And these, are really speaking of us.
Monday, 30 July 2012
The ice is getting thinner.
I can feel you fading away from me. Drifting away further and further. I can feel your feelings towards me slowly fading away. Why? Is it me or is it you? Or is it us? Perhaps, like what I have always thought of us, we were never meant to be. We were both immature then. Yet, I'm surprised at how far we have came. But, we are both hurting from this love. Always hurting. Constantly hurting. It is obvious that now, our anger, disappointments, bitterness, sadness, tiredness and unhappiness with one another have overwhelmed the happiness we once shared together. Now, I understand the true meaning of temporary happiness. That fleeting moment of happiness and joy. It wasn't true joy. It wasn't everlasting joy. So, I will have to pay the price now since I have made that choice myself. As I learn to slowly let you go now I know you will not chase after me anymore. I know you have decided long ago to stop chasing after me. You have learnt to watch me go. You are willing to watch me go. You are willing to let me go. So, I'm going to let you go. I'm going to learn to let you go day by day. Every minute I will tell myself that it is time to let you go. To stop holding on to you.
And these, are really speaking of us.
And these, are really speaking of us.
Thursday, 26 July 2012
A post about my piggies.
So, I was playing with my guinea pigs and I realized just how different their characters are. My first guinea pig which I bought named Truffie is so gentle, timid and demure and he loves to be cuddled by me a lot while my second piggy is so active and rebellious. He hates to be carried and cuddled. Somehow, I regretted buying second piggy cause Truffie can't get along with him. My intention was to put them in a same cage together and let them be friends with one another so Truffie would be less bored. What a wrong decision I've made. Thought of giving/selling second piggy away but it isn't very fair to do that. Plus, second piggy is really adorable. I thought all guinea pigs are easy to handle cause Truffie is such a good good piggy. He is too good to be true. He lets me feed it, carry it, stroke it, carry it and it makes purring sounds when I cuddle it. He likes me. Truffie caught my eye the moment I saw it at a pet shop because he reminds me of the guinea pig in Bolt. Second piggy is also adorable but he is just the complete opposite of Truffie. I really hope he will start to like me more and let me cuddle him and not run away when I let him roam around my house. Once I start giving him freedom, he never wants to be caught again.
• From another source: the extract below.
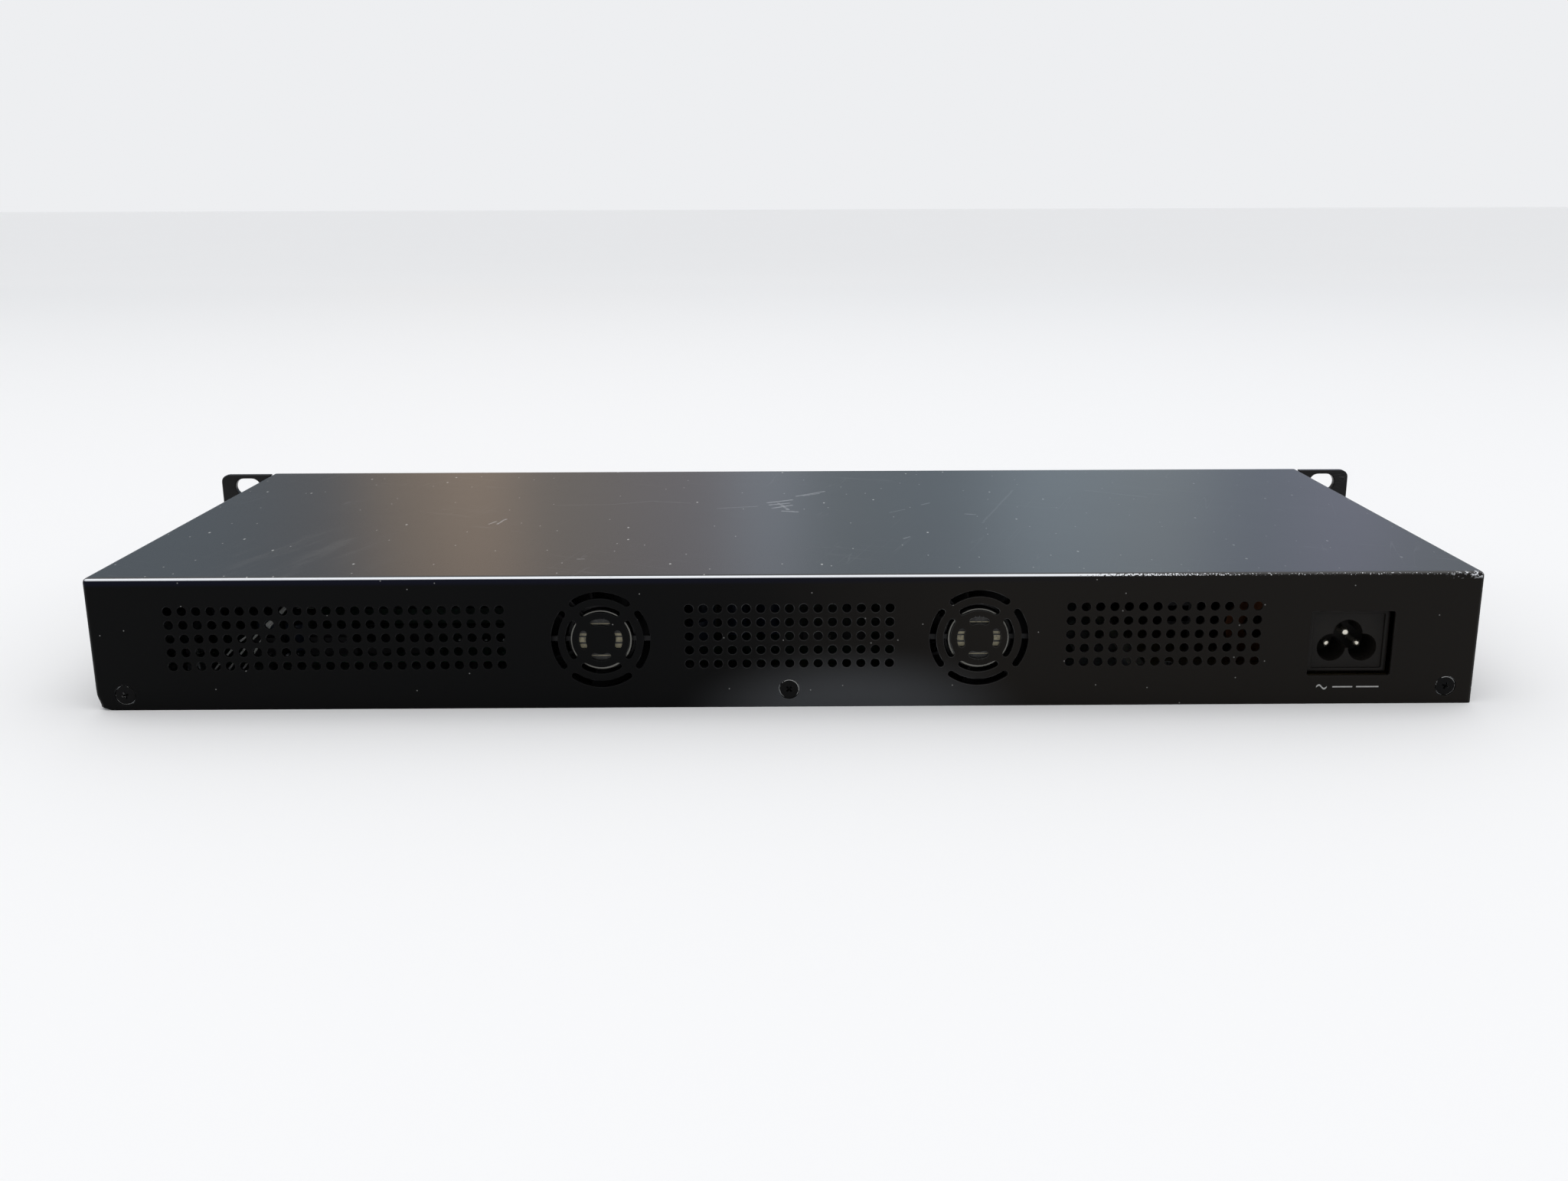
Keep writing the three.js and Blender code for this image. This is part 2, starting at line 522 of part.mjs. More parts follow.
/** Place, radius and recess of the live, neutral and earth pins. */
const mainsPins = () =>
  [{ ...LINE_PIN, dx: -LINE_PIN.dx }, LINE_PIN, EARTH_PIN].map(({ dx, dz, radius, recess }) => [
    INLET_X + dx,
    INLET_Z + dz,
    radius,
    recess,
  ]);

/** One mains pin, with a rounded tip, running out of the back of the inlet. */
function mainsPin([x, z, radius, recess]) {
  const [tip, end] = [BACK + INLET_RECESS + recess, BACK + INLET_RECESS + INLET_DEPTH + 1.5];
  return join(rodY(x, z, tip, tip + 0.7, radius * 0.55, 12, radius), rodY(x, z, tip + 0.7, end, radius, 12));
}

/** A printed circuit board with clearance holes for its screws. */
function board({ x0, x1, y0, y1 }, screws) {
  const sheet = toSolid(block(x0, x1, y0, y1, BOARD_UNDERSIDE, BOARD_TOP));
  return cut(sheet, ...screws.map(([x, y]) => rodZ(x, y, BOARD_UNDERSIDE - 1, BOARD_TOP + 1, 1.8, 8)));
}

/** The insulating sheet between the tray and the power supply board. */
function psuInsulator() {
  const { x0, x1, y0, y1 } = PSU_BOARD;
  const sheet = toSolid(block(x0 - 2, x1 + 1, y0 + 3, y1 + 2, TRAY_SHEET + GAP, TRAY_SHEET + GAP + 0.4));
  return cut(sheet, ...PSU_BOARD_SCREWS.map(([x, y]) => rodZ(x, y, 0, 4, STANDOFF_RADIUS + 0.4, 8)));
}

/** The switching transformer: a wound core between two ferrite ends. */
function psuTransformer() {
  const [x, y] = [176, -14];
  const core = centredBlock(x, 30, y - 6, y + 6, ON_BOARD + 3, ON_BOARD + 24);
  const bobbin = centredBlock(x, 24, y - 13, y + 13, ON_BOARD, ON_BOARD + 3.5);
  const winding = centredBlock(x, 20, y - 11, y + 11, ON_BOARD + 3, ON_BOARD + 21);
  return join(core, bobbin, winding);
}

/** The aluminium plate that cools the power transistors. */
function psuHeatsink() {
  const [x, y0, y1] = [136, -56, 6];
  const web = block(x, x + 3, y0, y1, ON_BOARD, ON_BOARD + 25);
  const fins = [0, 1, 2].map((k) => block(x - 7, x + 1, y0, y1, ON_BOARD + 9 + k * 7, ON_BOARD + 10.5 + k * 7));
  return join(web, ...fins);
}

/** The mains filter choke: a wound ring standing on its base. */
function psuChoke() {
  const [x, y, z] = [156, -60, ON_BOARD + 12];
  const ring = cut(toSolid(rodY(x, z, y - 6, y + 6, 10.5, 16)), rodY(x, z, y - 7, y + 7, 4.5, 16));
  return ring.add(toSolid(centredBlock(x, 20, y - 7, y + 7, ON_BOARD, ON_BOARD + 2.6)));
}

/** A capacitor can standing on a board, with its stepped rim. */
const capacitor = (x, y, radius, height) =>
  join(
    rodZ(x, y, ON_BOARD, ON_BOARD + height, radius, 20),
    rodZ(x, y, ON_BOARD + height - 0.5, ON_BOARD + height + 0.4, radius - 0.8, 20),
  );

/** A round cable along a smooth route, with a plug moulded at each end. */
function harness(route, radius, plugs) {
  const path = new THREE.CatmullRomCurve3(route.map(([x, y, z]) => new THREE.Vector3(x, y, z)));
  const tube = new THREE.ExtrudeGeometry(polygon(0, 0, radius, 8), { steps: 14, bevelEnabled: false, extrudePath: path });
  return join(tube, ...plugs);
}

/** The low-voltage cable from the power supply to the main board. */
function dcHarness() {
  const z = ON_BOARD + 4;
  const route = [[150, 30, z], [147, 44, z + 3], [128, 54, z + 6], [106, 46, z + 4], [94, 30, z]];
  const plug = ([x, y]) => centredBlock(x, 14, y - 5, y + 3, ON_BOARD, ON_BOARD + 8);
  return harness(route, 2.4, [plug([150, 28]), plug([92, 28])]);
}

/** A fan's cable, from its frame to a plug on the main board. */
function fanHarness(x) {
  const z = ON_BOARD + 3;
  const [startX, startY] = [x - 22.5, FAN_FRONT - 6];
  const route = [[startX, startY, 16], [startX - 1.5, startY + 8, 15], [startX - 1, startY + 18, z + 2], [startX + 4, -40, z]];
  return harness(route, 1.3, [
    centredBlock(startX + 4, 8, -44, -38, ON_BOARD, ON_BOARD + 6),
    block(startX - 1.3, x - FAN_SIZE / 2 - GAP, startY - 1.5, startY + 1.5, 14.5, 17.5),
  ]);
}

// ---------------------------------------------------------------- main board parts
/** A shielded row of network jacks, each with its latch notch below, facing the front. */
function jackBlock(x, count) {
  const width = JACK.pitch * count + JACK.wall;
  const [z0, z1] = [ON_BOARD, ON_BOARD + JACK.height];
  const shell = toSolid(centredBlock(x, width, PORT_FACE - JACK.depth, PORT_FACE, z0, z1));
  const sockets = Array.from({ length: count }, (_, i) => {
    const cx = x + (i - (count - 1) / 2) * JACK.pitch;
    const floor = z0 + JACK.floor + JACK_NOTCH.height;
    const [y0, y1] = [PORT_FACE - JACK.cavity, PORT_FACE + 1];
    return join(
      centredBlock(cx, JACK.openWidth, y0, y1, floor, floor + JACK.openHeight),
      centredBlock(cx, JACK_NOTCH.width, y0, y1, z0 + JACK.floor, floor + 1),
    );
  });
  return sockets.reduce((rest, socket) => rest.subtract(socket), shell);
}

/** Two stacked USB sockets, each with its contact tongue. */
function usbPort() {
  const { x, width, height, depth, cavity, openWidth, openHeight } = USB;
  const shell = toSolid(centredBlock(x, width, PORT_FACE - depth, PORT_FACE, ON_BOARD, ON_BOARD + height));
  const tongueHeight = 1.84;
  return [1.4, 9.1].reduce((rest, lift) => {
    const z = ON_BOARD + lift;
    const socket = toSolid(centredBlock(x, openWidth, PORT_FACE - cavity, PORT_FACE + 1, z, z + openHeight));
    const tongueTop = z + openHeight - 0.7;
    const tongue = centredBlock(x, 11, PORT_FACE - cavity - 1, PORT_FACE - 1.2, tongueTop - tongueHeight, tongueTop);
    return rest.subtract(socket).add(toSolid(tongue));
  }, shell);
}

/** The recessed reset button, with the collar that keeps it behind the front wall. */
function resetButton() {
  const { x, z, radius, collar } = RESET;
  const tip = FASCIA_FRONT - 0.9;
  return join(rodY(x, z, WALL_BACK - 4.2, tip, radius, 12), rodY(x, z, WALL_BACK - 2.6, WALL_BACK - 1.4, collar, 12));
}

/** The small switch that the reset button presses. */
function resetSwitch() {
  const face = WALL_BACK - 6;
  const body = centredBlock(RESET.x, 6.2, face - 4, face, ON_BOARD, RESET.z + 3.2);
  return join(body, rodY(RESET.x, RESET.z, face - 1, face + 0.4, 1.4, 10));
}

const PROCESSOR = { x: -66, y: 18, size: 27, top: ON_BOARD + 2.4 };

/** The processor package on the main board. */
const processor = () =>
  toSolid(centredBlock(PROCESSOR.x, PROCESSOR.size, PROCESSOR.y - 13.5, PROCESSOR.y + 13.5, ON_BOARD, PROCESSOR.top));

/** The finned heatsink on the processor. */
function processorHeatsink() {
  const size = 46;
  const fins = 9;
  const [x0, y0] = [PROCESSOR.x - size / 2, PROCESSOR.y - size / 2];
  const base = PROCESSOR.top + GAP;
  const plate = block(x0, x0 + size, y0, y0 + size, base, base + 3);
  const pitch = (size - 1.2) / (fins - 1);
  const rows = Array.from({ length: fins }, (_, i) =>
    block(x0 + i * pitch, x0 + i * pitch + 1.2, y0, y0 + size, base + 2, base + 18),
  );
  return join(plate, ...rows);
}

/** The memory module lying in its socket. */
function memoryModule() {
  const [x0, x1, y0] = [-168, -100.4, -14];
  const card = block(x0, x1, y0, y0 + 30, ON_BOARD + 3.6, ON_BOARD + 4.8);
  const socket = block(x0 - 3, x1 + 3, y0 - 5, y0 + 2, ON_BOARD, ON_BOARD + 5.6);
  const chips = [0, 1, 2, 3].map((k) =>
    block(x0 + 5 + k * 15.6, x0 + 16 + k * 15.6, y0 + 11, y0 + 23, ON_BOARD + 4.5, ON_BOARD + 5.9),
  );
  return join(card, socket, ...chips);
}

/** The clock battery in its round holder. */
const coinCell = () => join(rodZ(-182, 44, ON_BOARD, ON_BOARD + 2, 11.5, 24), rodZ(-182, 44, ON_BOARD + 1, ON_BOARD + 4, 10, 24));

// ---------------------------------------------------------------- assembly
const appliance = new THREE.Group();

/** Adds a solid to the appliance as a named mesh. */
function place(name, solid, material) {
  const mesh = new THREE.Mesh(toGeometry(solid), material);
  mesh.name = name;
  appliance.add(mesh);
}

place("top_cover", topCover(), PAINTED_STEEL);
place("base_tray", baseTray(), TRAY_STEEL);
place("front_fascia", frontFascia(), FASCIA_PLASTIC);
place("status_light_pipe", statusLightPipe(), CLEAR_PLASTIC);

for (const [label, side] of [["left", -1], ["right", 1]]) {
  place(`rack_ear_${label}`, rackEar(side), EAR_PAINT);
  place(`side_screw_${label}`, sideScrew(side), BLACK_SCREW);
  EAR_SCREWS.forEach((spot, i) => place(`ear_screw_${label}_${i + 1}`, earScrew(side, spot), BLACK_SCREW));
}
for (const [label, spot] of Object.entries(REAR_SCREWS)) place(`rear_screw_${label}`, rearScrew(spot), BLACK_SCREW);

for (const [label, x] of Object.entries(FANS)) {
  place(`fan_${label}_frame`, fanFrame(x), FAN_PLASTIC);
  place(`fan_${label}_impeller`, fanImpeller(x), FAN_PLASTIC);
  place(`fan_${label}_label`, fanLabel(x), LABEL_PAPER);
  place(`fan_${label}_bracket`, fanBracket(x), TRAY_STEEL);
  place(`fan_${label}_cable`, fanHarness(x), CABLE_JACKET);
  fanScrewPlaces(x).forEach((spot, i) => place(`fan_${label}_screw_${i + 1}`, fanScrew(spot), ZINC_SCREW));
}

place("mains_inlet", mainsInlet(), INLET_PLASTIC);
["live", "neutral", "earth"].forEach((label, i) => place(`mains_pin_${label}`, mainsPin(mainsPins()[i]), PIN_METAL));
place("psu_board", board(PSU_BOARD, PSU_BOARD_SCREWS), POWER_LAMINATE);
place("psu_insulator", psuInsulator(), INSULATOR_SHEET);
place("psu_transformer", psuTransformer(), COIL_TAPE);
place("psu_heatsink", psuHeatsink(), ALUMINIUM);
place("psu_choke", psuChoke(), COIL_TAPE);
place("psu_bulk_capacitor", capacitor(201, -42, 9, 28), CAN_SLEEVE);
place("psu_output_capacitor", capacitor(170, 20, 5, 20), CAN_SLEEVE);
place("dc_cable", dcHarness(), CABLE_JACKET);
PSU_BOARD_SCREWS.forEach((spot, i) => place(`psu_screw_${i + 1}`, boardScrew(spot), ZINC_SCREW));

place("main_board", board(MAIN_BOARD, MAIN_BOARD_SCREWS), MAIN_LAMINATE);
MAIN_BOARD_SCREWS.forEach((spot, i) => place(`board_screw_${i + 1}`, boardScrew(spot), ZINC_SCREW));
place("processor", processor(), CHIP_BLACK);
place("processor_heatsink", processorHeatsink(), ALUMINIUM);
place("memory_module", memoryModule(), MAIN_LAMINATE);
place("coin_cell", coinCell(), PORT_SHIELD);
for (const [label, x] of Object.entries(LAN_BLOCKS)) place(`lan_port_block_${label}`, jackBlock(x, LAN_PORTS), PORT_SHIELD);
place("console_port", jackBlock(CONSOLE_X, 1), PORT_SHIELD);
place("usb_port", usbPort(), PORT_SHIELD);
place("reset_button", resetButton(), INLET_PLASTIC);
place("reset_switch", resetSwitch(), CHIP_BLACK);

export default appliance;
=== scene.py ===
"""Looks of a rack-mount firewall appliance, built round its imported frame.

Every form is drawn in millimetres in the frame's own axes: +X to the right seen from the back, +Y towards
the front with the network sockets, +Z up. A finished piece is turned into metres when it is handed over.
"""

import logging
import math
from dataclasses import dataclass, field
from enum import Enum
from typing import Any, Callable, Iterable, Sequence

import bmesh
import bpy
from mathutils import Matrix, Vector

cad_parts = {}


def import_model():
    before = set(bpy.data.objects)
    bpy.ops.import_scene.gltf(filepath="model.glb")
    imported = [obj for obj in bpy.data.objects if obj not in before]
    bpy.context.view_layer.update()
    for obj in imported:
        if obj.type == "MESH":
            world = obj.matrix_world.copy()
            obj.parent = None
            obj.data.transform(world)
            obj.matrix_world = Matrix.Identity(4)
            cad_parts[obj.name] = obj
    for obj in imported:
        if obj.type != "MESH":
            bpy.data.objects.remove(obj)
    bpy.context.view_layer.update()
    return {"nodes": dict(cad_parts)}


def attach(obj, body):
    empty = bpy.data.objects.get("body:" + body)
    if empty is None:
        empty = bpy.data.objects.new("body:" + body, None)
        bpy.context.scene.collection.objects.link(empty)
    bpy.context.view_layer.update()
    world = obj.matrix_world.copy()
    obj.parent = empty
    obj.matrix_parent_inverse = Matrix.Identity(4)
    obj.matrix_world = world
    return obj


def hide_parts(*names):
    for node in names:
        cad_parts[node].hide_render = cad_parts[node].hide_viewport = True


LOG = logging.getLogger("appliance")
MM = 0.001
CHASSIS = "chassis"
Point = tuple[float, float]
Colour = tuple[float, float, float]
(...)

Here is how my first piggy look like
Real pics of my two piggies
Here is how my first piggy look like
Real pics of my two piggies
Friday, 20 July 2012
Dear mum, I miss you. I missed you the moment you stepped out of my car. I don't why today i'm in such a bad mood and i treated you unfairly. I was impatient to you and irritated with you half of the day. I grumbled and complained of being tired and was even unwilling to send you back home. I'm sorry. I felt so terrible after you left me and I really missed your presence and voice after you left. I wanted you back by my side. I wanted you to talk to me. I wanted to hear your voice and feel your presence again. And the thought of seeing you again only in a week's time, killed me. I don't know why but i burst out crying uncontrollably while I was driving back home. Haven't cried this way over you for a long time already. Why? I don't know. Just wanna stay with you mum. Just wanna live with you everyday. Just find it unfair that you're my mum but we can't even live together. Whywhywhy. So many questions ran through my mind just now. I started praying and I felt comforted by God. While I was sobbing and driving on the highway, it started raining all of a sudden. And what is surprising is that my car's wiper started wiping away the rain automatically. I feel that god is trying to tell me that he is wiping away my tears. And that he wants to. He wants to comfort me. He is always always here. I love you mum. I thank god for you even though our life has not been easy. All things work together for good, mum. Thank you, God.
Wednesday, 11 July 2012
I hate your fashion sense. I hate how unloving you are, serving yourself first such as spreading butter on the bread and eating it instead of giving it to me. I hate how pretentious you are, offering to pay something for me but end up taking your cash or credit card unwillingly and I, ended up paying for it. I hate the clueless you, not caring to give me any opinions when i am stuck between choices of what to buy. I hate how you always raise your voice at me. I hate how you always seize every opportunity to look at girls. I hate how you always forget that I am by your side. I hate your indifference. I hate your hurtful jokes, which are mostly about how fat or ugly or how pimply i look. I hate your jokes. Most of all, I hate your never ending lies.